Bengt’s body is found mutilated and hanging from an isolated oak tree in the forests around Linköping. Various lines of enquiry emerge: his death suggests a connection to Old Norse Æsir religions; local schoolboy bullies; and his family which, as the novel progresses, becomes ever more complex, interconnected and sinister. Without giving the plot away, I did anticipate about half way through who the murderer was and why they had murdered but that didn’t detract from the enjoyment of the book because it is as much character driven as plot driven. I was however a little disappointed that the killer was revealed by a rather artificial device: out of the blue, a psychiatrist phoned up and told them! After 6 years practising law as a barrister, that seemed more deus ex machina than policework which is generally far more pedestrian!
Kallentoft’s other strength for me is his description: the chill of the midwinter, the way the cold and trees of the forest muffled the noises and voices of Malin and her partner were hugely evocative. I loved the descriptions of the food as well, which was often dealt with in some detail, including odours.

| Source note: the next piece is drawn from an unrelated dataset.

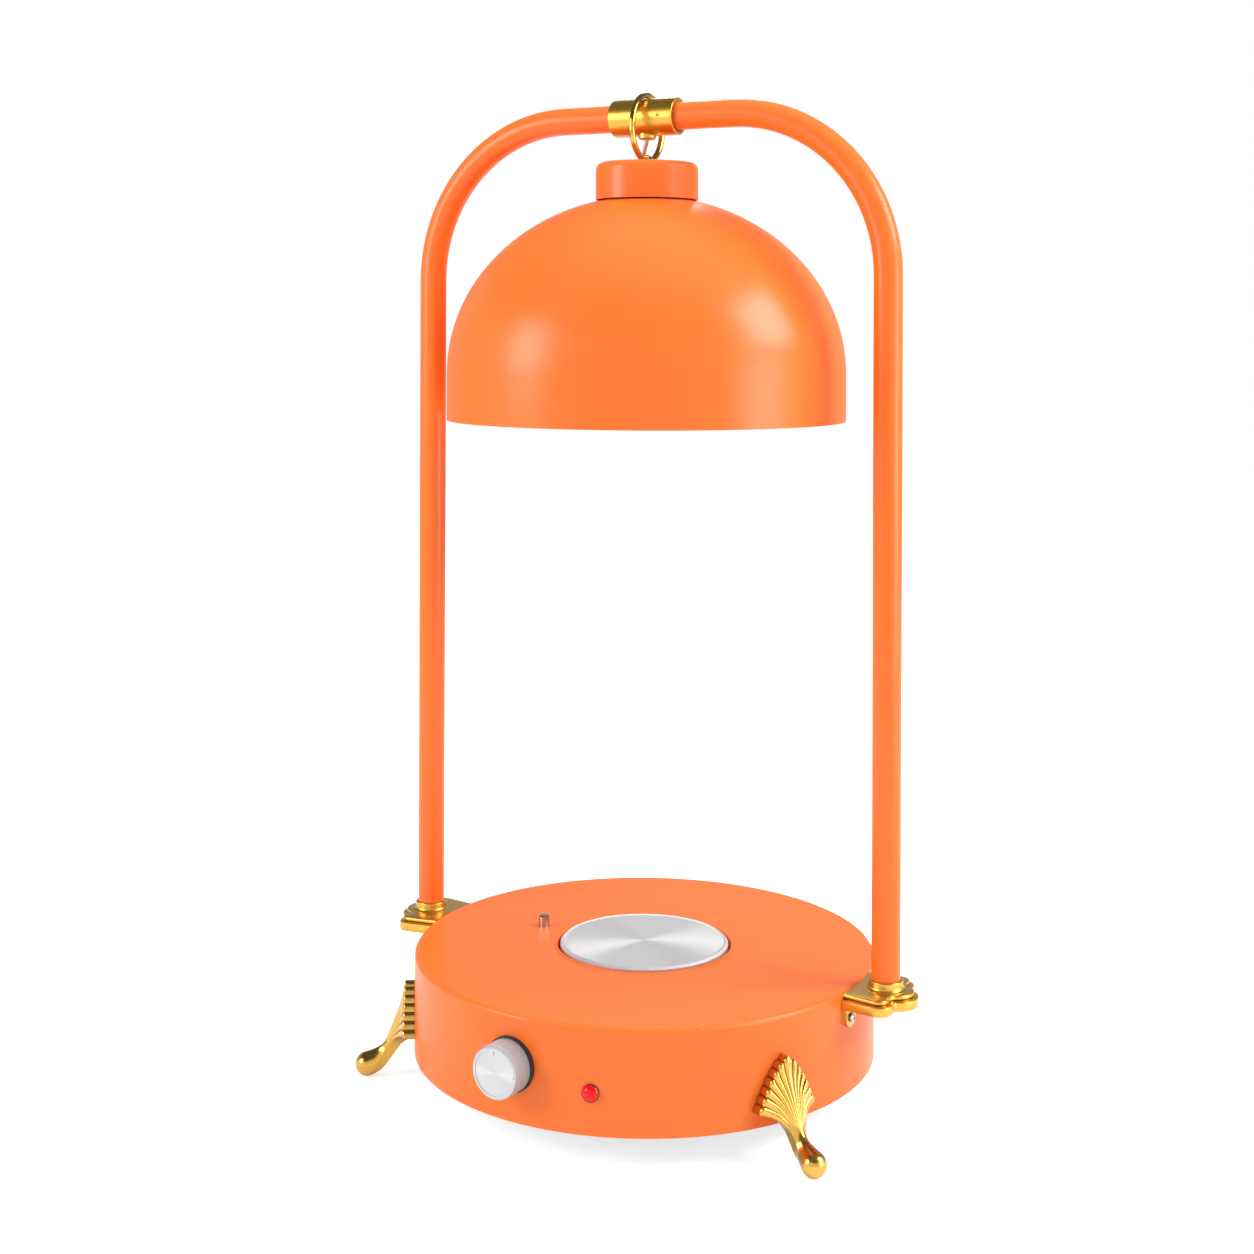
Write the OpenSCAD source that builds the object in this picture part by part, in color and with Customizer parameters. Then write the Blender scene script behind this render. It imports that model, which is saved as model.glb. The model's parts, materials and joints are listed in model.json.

One thing which did grate was Kallentoft’s dialogue: although the dialogue itself was convincing, it was almost invariably followed with “he says” and “she says”. Perhaps this was a limitation in the translator rather than the writer; perhaps it is more of an English stylistic expectation; perhaps it was more obvious because I listened to this as an audiobook rather than skimming it as a written text. As a teacher, however, who constantly advises his students to limit their use of “said” it really irked!
In short, then: this was a really impressive police procedural populated by convincing and compelling characters. Would I buy another Malin Fors novel? Definitely.